Regarding Saints, here is one concept to consider:
When learning a discipline, although one may want to be as great as the best in the discipline, one may have to learn from intermediaries.
If my child wanted to be as great a basketball player as Micheal Jordan, s/he would have to learn from various players and coaches of various skill levels far less than that of Micheal Jordan. Especially because some of the techniques Jordan uses are too complicated for a young player to understand.
So if we want to be as Loving as Jesus, we are going to have to learn from various people of various loving levels in order to eventually understand all of God’s Teachings/Love.

Also, is there something in particular which your friend does not understand about Saints (Humans who enter into Heaven)?

Thank you very much for sharing the intriguing questions! I look forward to more discussion!

Well, the simple fact is, we’re not. We believe in one God. There are three relationally distinct Persons in One Being. But not three gods. They all perfectly possess the one and the same divine nature.

I think he’s under the (understandable) impression that the person/being ratio must be 1:1. But point out to him this isn’t the case, even in our own experience. A statue is a being. It exists. But it’s not a person. If we can have a being that exists as zero persons, and a being that exists as one person, why can’t we have a Being that exists as Three persons?

We’ve never experienced that, but I think your friend would agree that the almighty God should transcend our experiences.

I also think this analogy by St. Augustine would be helpful to show him how it’s not irrational to say there can be three relationally distinct realities in only one being:

I speak of these three: to be, to know, and to will. For I am, and I know, and I will: I am a knowing and a willing being, and I know that I am and that I will, and I will to be and to know. Therefore, in these three, let him who can do so perceive how inseparable a life there is, one life and one mind and one essence, and finally how inseparable a distinction there is, and yet there is a distinction. Surely a man stands face to face with himself. Let him take heed of himself, and look there, and tell me. But when he has discovered any of these and is ready to speak, let him not think that he has found that immutable being which is above all these, which is immutably, and knows immutably, and wills immutably.

In God, the Father is the being one, the Son is the knowing one, and the Holy Spirit is the willing one. Just like in us, these three are really distinct, but they also subsist in one being.

Now obviously this isn’t perfect, no analogy is. Our knowing, being, and willing are not each infinite as the persons of God are. They subsist in one being in us, but they are not persons.

None of this will probably convince him, but I think if you give him these two examples, it might help him see why we’re not polytheists.

DF
You posed what I thought was an easy question above. Before creation God loved his Son and the creation he knew was to come.

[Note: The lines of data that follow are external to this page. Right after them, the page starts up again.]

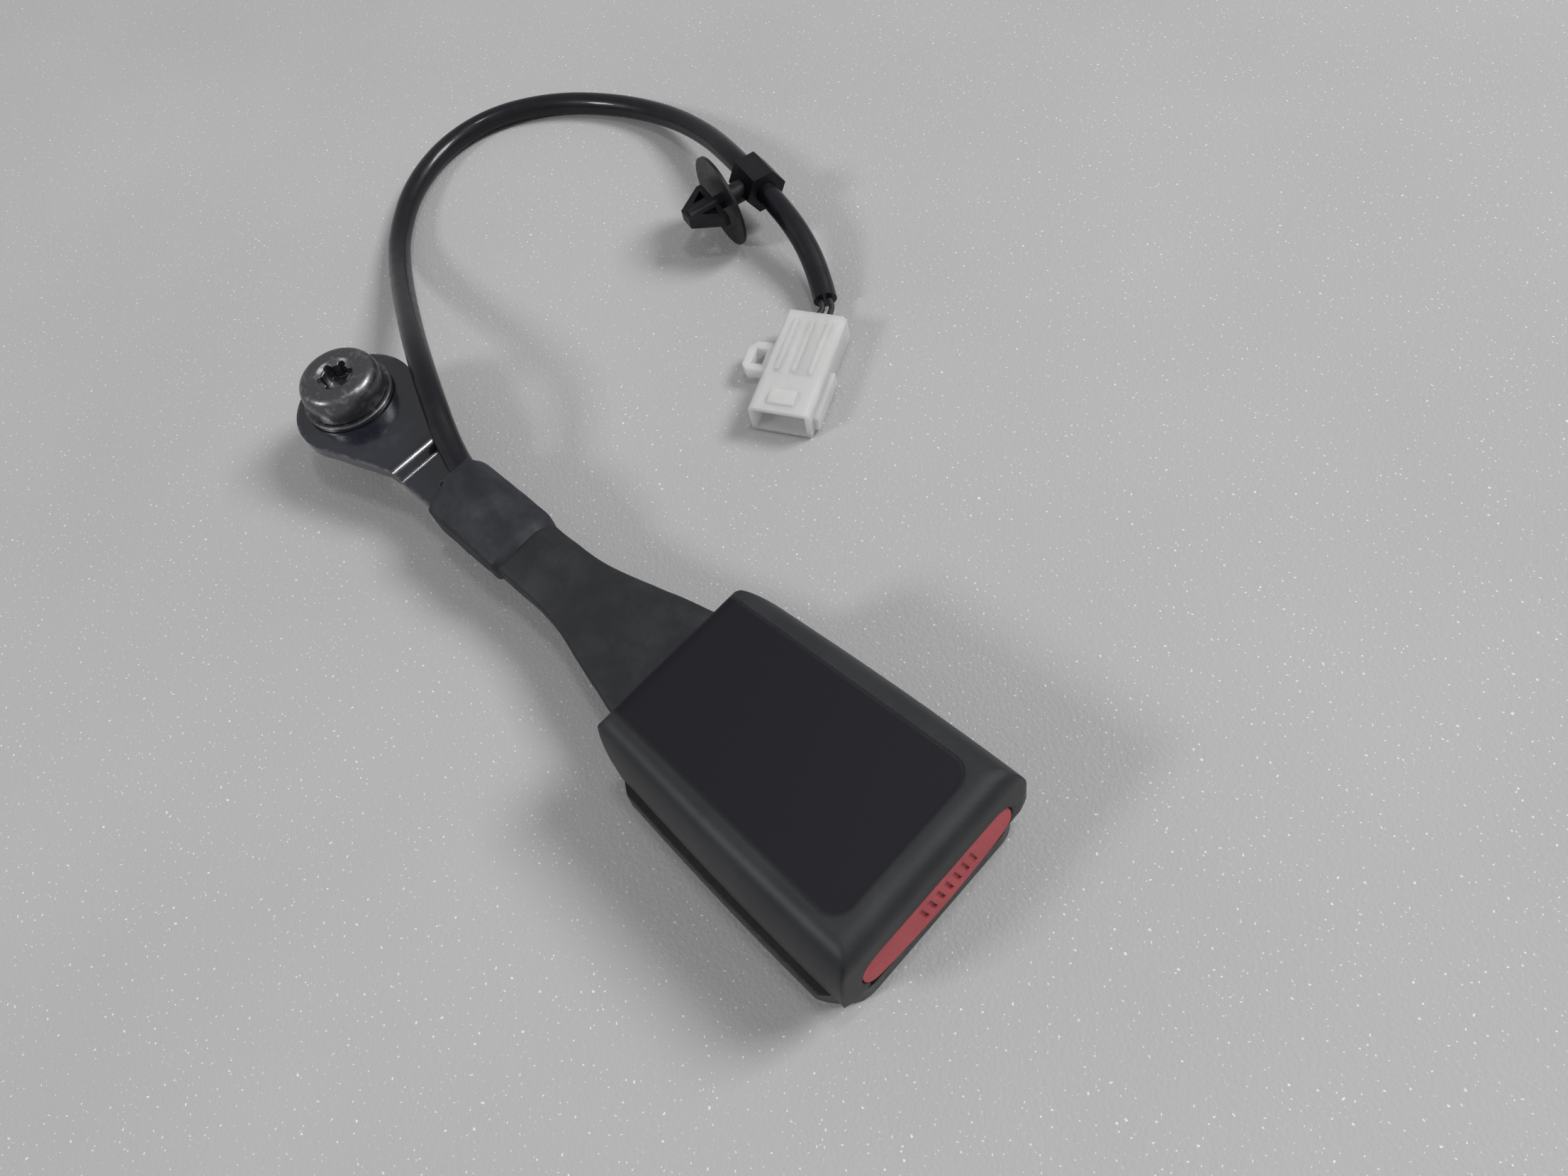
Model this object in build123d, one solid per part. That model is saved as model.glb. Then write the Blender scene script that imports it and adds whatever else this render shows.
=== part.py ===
from build123d import *
import math
import os

# Seat belt buckle on a steel stalk, with its anchor bolt and warning-switch lead.
# Millimetres. Origin: axis of the anchor bolt, on the underside of the bracket.
# +X points along the stalk to the mouth of the buckle, +Z to the bolt's head.

# ---------------------------------------------------------------- driving sizes
floor_z = -13.5              # what the buckle and the bolt's tip stand on
running_gap = 0.3            # between pieces that move past each other
slide_gap = 0.1              # between flat faces that slide on each other
seat_gap = 0.05              # between pieces that are laid on each other

# anchor bracket: 3 mm steel strip with a round eye, a joggle and a riveted end
steel_t = 3.0
eye_radius = 15.0
eye_centre_x = 2.5
eye_hole_radius = 6.3
strap_width = 14.0
neck_x = 26.5                # where the eye's plate ends and the joggle starts
joggle_drop = 2.5            # from the eye's plate down to the strap
joggle_length = 2.6
second_bend_x = 84.0         # a second, gentle step, inside the boot
second_bend_length = 8.0
second_drop = 2.5
strap_end_x = 136.0
bend_radius = 1.5            # inside radius of every bend
rivet_x = 128.6
rivet_radius = 4.0
rivet_head_radius = 6.0
rivet_head_height = 1.6
dimple_x = 38.0

# anchor bolt
thread_radius = 5.55         # 7/16 in
shoulder_radius = 5.9        # plain shoulder through washer, eye and retainer
bolt_head_radius = 10.0
bolt_face_radius = 7.2
bolt_head_height = 7.0
bolt_rim_height = 1.2
recess_radius = 4.4          # six-lobed recess, size T50
recess_depth = 4.6
bolt_tip_gap = 0.2
washer_radius = 11.0
washer_t = 1.4
retainer_radius = 8.5
retainer_t = 1.0

# sleeve boot and shrink band on the stalk
boot_start_x = 57.0
boot_flare_x = 79.0
boot_end_x = 121.5
boot_end_half = 16.2
boot_wall = 0.6
boot_edge_radius = 0.9
boot_side_height = 0.9       # above the strap, where the side ends and the slope begins
boot_ridge_height = 3.5      # above the strap, over the two wires
boot_ridge_y = 1.6
boot_ridge_half = 3.2
band_start_x = 43.0
band_end_x = 68.8
band_wall = 0.7

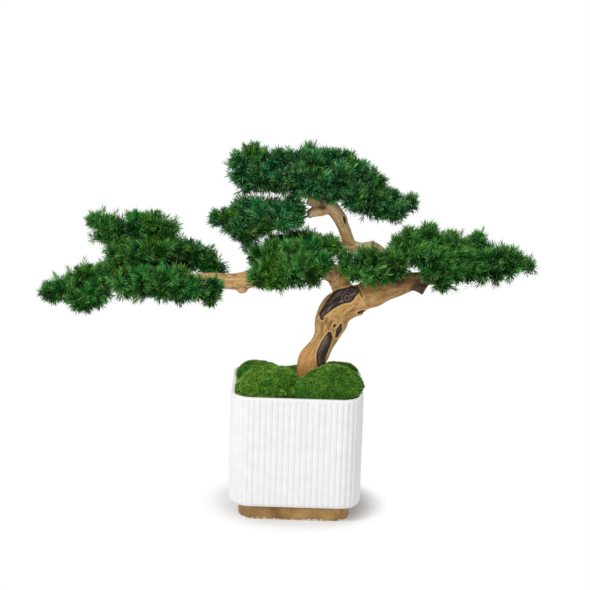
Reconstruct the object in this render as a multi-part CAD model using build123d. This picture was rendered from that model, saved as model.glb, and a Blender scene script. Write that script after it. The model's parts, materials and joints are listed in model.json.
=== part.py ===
"""Artificial tabletop pine: a driftwood tree with five wired needle pads, in a reeded ceramic planter.

Millimetres, +Z up, +X to the tree's right. The origin is the middle of the flat face under the foot.
Each node is one real piece. The five pads turn on steel wires that sit in holes drilled in the limbs.
"""

import os
from math import cos, pi, sin

from build123d import *

# Planter: a reeded box with rounded corners on a narrower gilded foot.
PLANTER_WIDTH = 206.0
PLANTER_HEIGHT = 200.0
PLANTER_CORNER = 36.0
PLANTER_WALL = 7.0
PLANTER_FLOOR = 8.0
PLANTER_BOTTOM_ROUND = 9.0
REED_COUNT = 84
REED_DEPTH = 0.9
FOOT_WIDTH = 174.0
FOOT_HEIGHT = 24.0
FOOT_CORNER = 30.0
FOOT_WALL = 9.0
FOOT_FLOOR = 7.0
FOOT_BOTTOM_ROUND = 3.0

# What fills the planter and holds the tree up.
FILL_GAP = 0.3
BALLAST_HEIGHT = 24.0
FOAM_TOP = PLANTER_HEIGHT - 18.0
ROD_RADIUS = 4.0
ROD_BOTTOM = 42.0
ROD_TOP = 196.0
ROD_GAP = 0.1
TRUNK_FOOT = (20.0, 0.0, 132.0)
TRUNK_FOOT_RADIUS = 17.0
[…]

OP do invite your friend to the forums here. If he is sincerely interested in knowing more rather than converting you he will oblige. Beware if he chooses to stay clear.

Catholics are not supposed to proselytize. We are supposed to evangelize. Pope Francis has spoken out about this. To evangelize is to invite.

Trying to convert someone on the other hand, disrespects their freedom. The entire friendship becomes clouded by the agenda to convert. I don’t trust anyone who conversion of my faith as their goal. They are not really my friend because they don’t respect my freedom to believe what I have chosen to believe.